La montée des « cuisines fantômes » – « dark kitchen » ou « shadow kitchen » – permettra aux restaurateurs de faire des affaires autrement. Ces cuisines sans salle à manger ni comptoir sont conçues pour offrir des repas livrés à des clients qui utilisent des applications telles que Uber Eats, Foodora et SkipTheDishes. Londres compte près de 70 cuisines fantômes de ce genre et il en existe déjà quelques-unes au Canada.

Les chefs cuisiniers cèdent peu à peu leur place à la robotisation en cuisine, ce qui diminue de façon draconienne le coût unitaire par service. Un jour, nous constaterons peut-être un coût d’achat plus bas pour un repas déjà préparé que pour le même plat cuisiné à la maison.

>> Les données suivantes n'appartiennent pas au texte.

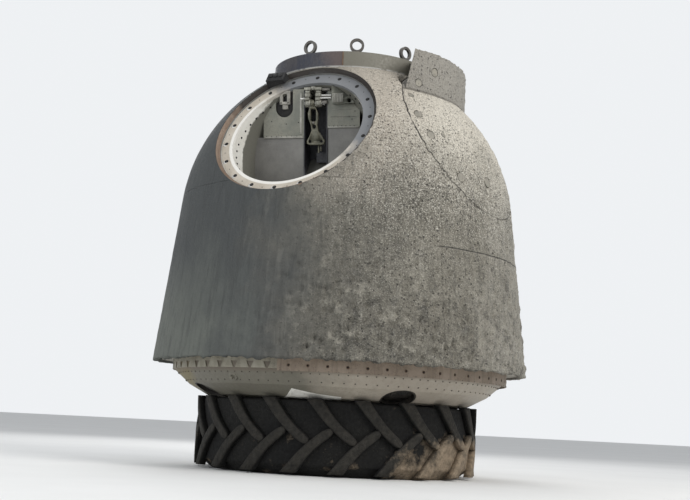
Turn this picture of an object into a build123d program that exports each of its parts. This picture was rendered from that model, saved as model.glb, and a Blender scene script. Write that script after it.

En restauration, sans avoir les maux de tête associés à la gestion du personnel, les propriétaires de restaurants optent pour un modèle d’affaires sans service à la clientèle et une livraison en sous-traitance. Ce contraste ne peut passer inaperçu dans un secteur pourtant reconnu pour son savoir-faire en matière de relations humaines et d’expérience.

Un contraste, certes, mais puisque personne ne veut de ces emplois, il faut penser à d’autres solutions.